Istanbul is on the Black Sea, but a long way from where the Danube River empties.   So we got on a plane and flew to Bucharest, the capital of Romania.    After touring Bucharest it was a short bus drive to actually begin our cruise on the Danube River on the River Princess.

The cabins on the River Princess have all been completely renovated and will be a comfortable home for the next ten days.

This Uniworld ship has been freshly renovated … Uniworld does that every 4 years … so the interior is all brand new.


The drive from the airport to Bucharest and then to the River was interesting … mainly because our guide was an older gentleman who had lived through the communist times and was very eloquent at sharing about life under communism, the revolution, joining the EU and life today in Romania.   We learned that Romania had been the bread basket of Europe before the communist 45 year experience.

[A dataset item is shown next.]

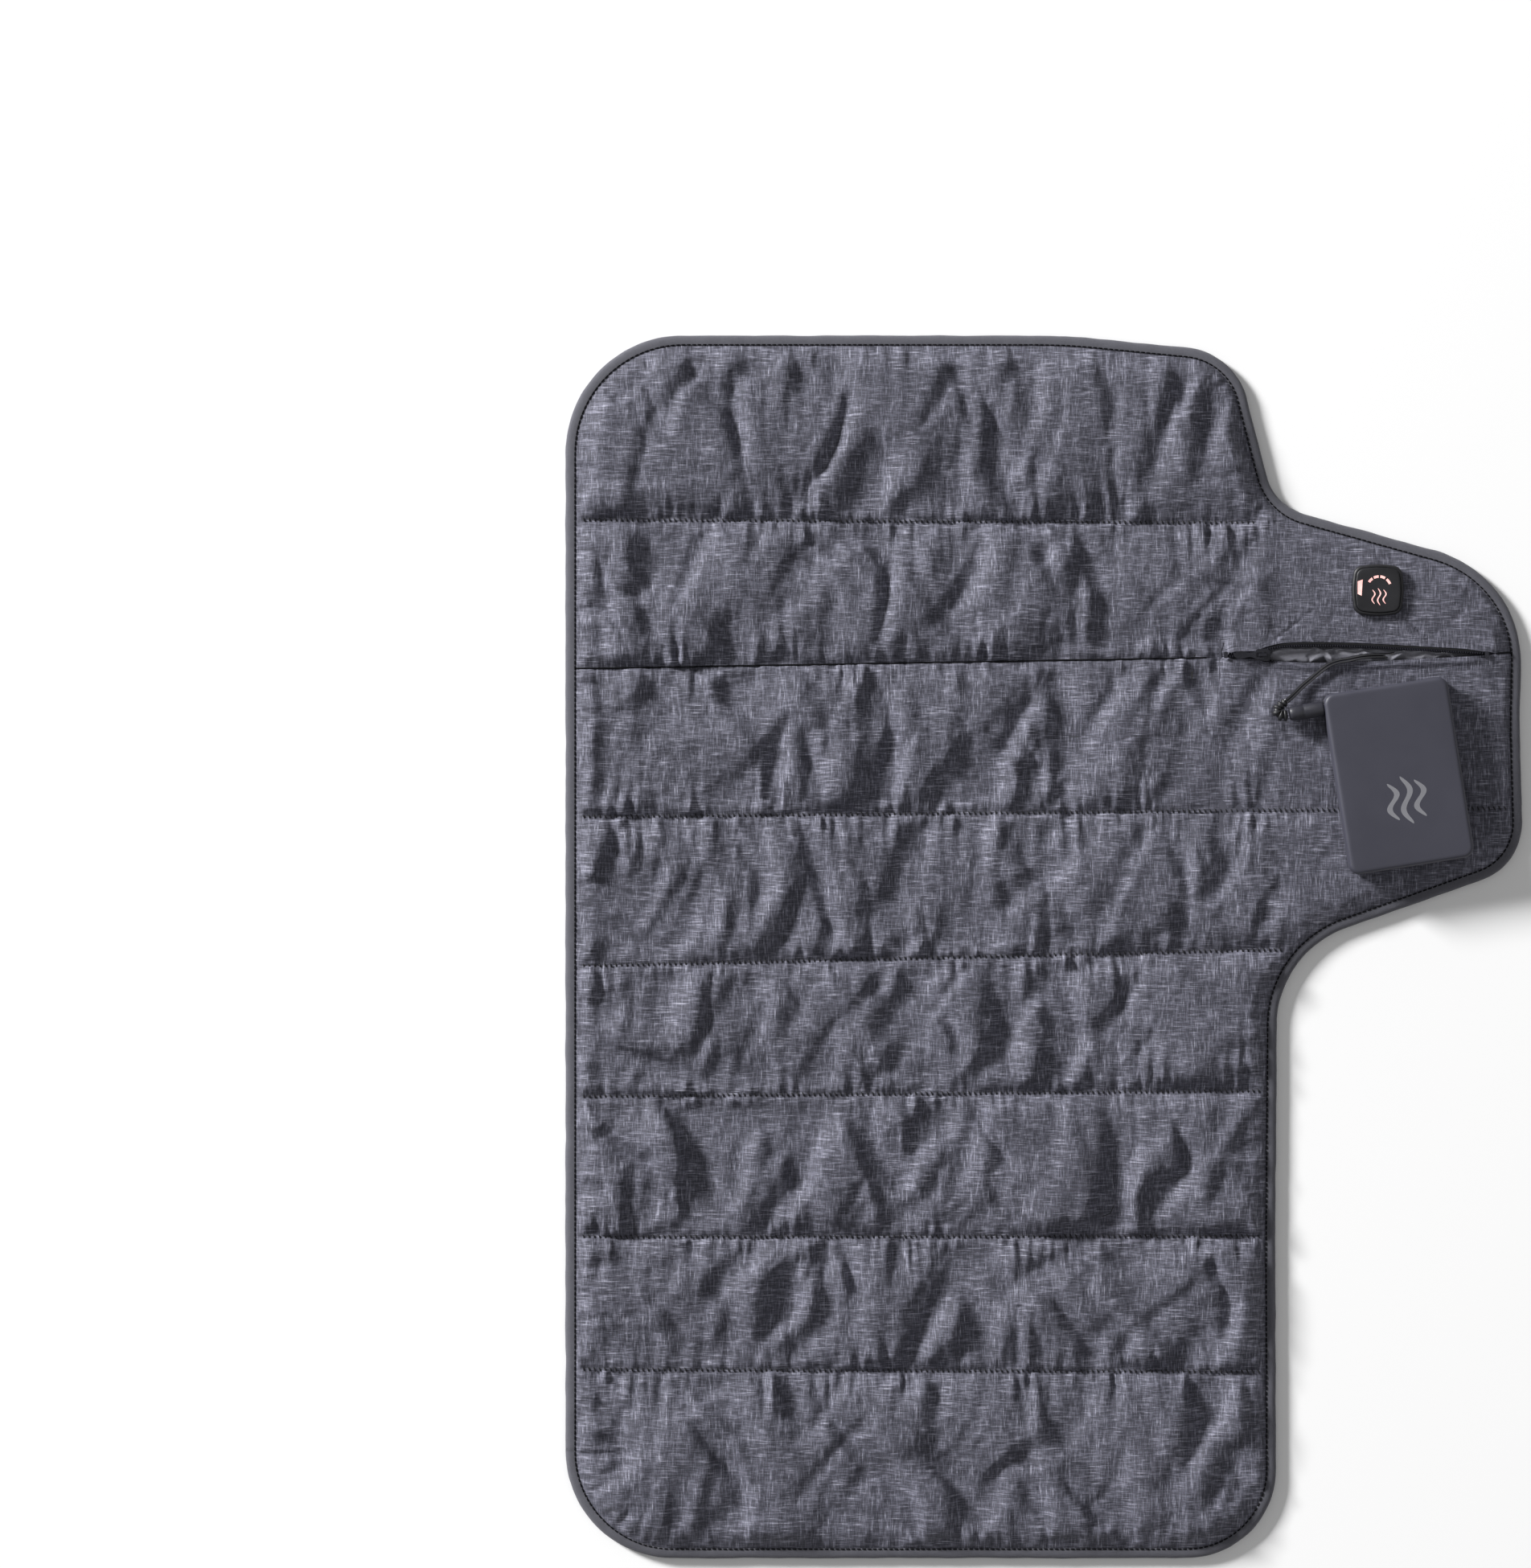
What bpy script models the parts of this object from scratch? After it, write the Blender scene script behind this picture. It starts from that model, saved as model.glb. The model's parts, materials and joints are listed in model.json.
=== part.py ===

The Rumanian Parliament, still the second largest building in the world.

The communism in each of these satellite countries was flavored by their respective leaders.   In Rumania it was Nicolae Ceausescu.  It seems that he became more and more disconnected from reality as his reign went on.    Two of his actions were concluding that Rumania needed more workers so he tried to force women to have more babies.   This led to orphanage overload.   Now I know why so many were involved in adopting Rumanian children.

As the economy dwindled and people were starving,  Ceausescu ordered the construction of the largest building in the world for his parliament.    The parliament is there, but it is still half empty.

A sculpture making a satirical comment about about Ceausescu and Communism.

His people finally got tired of starving and being lied to, and overthrew him in December of 1989.   They captured him and after a hurried trial executed him by firing squad.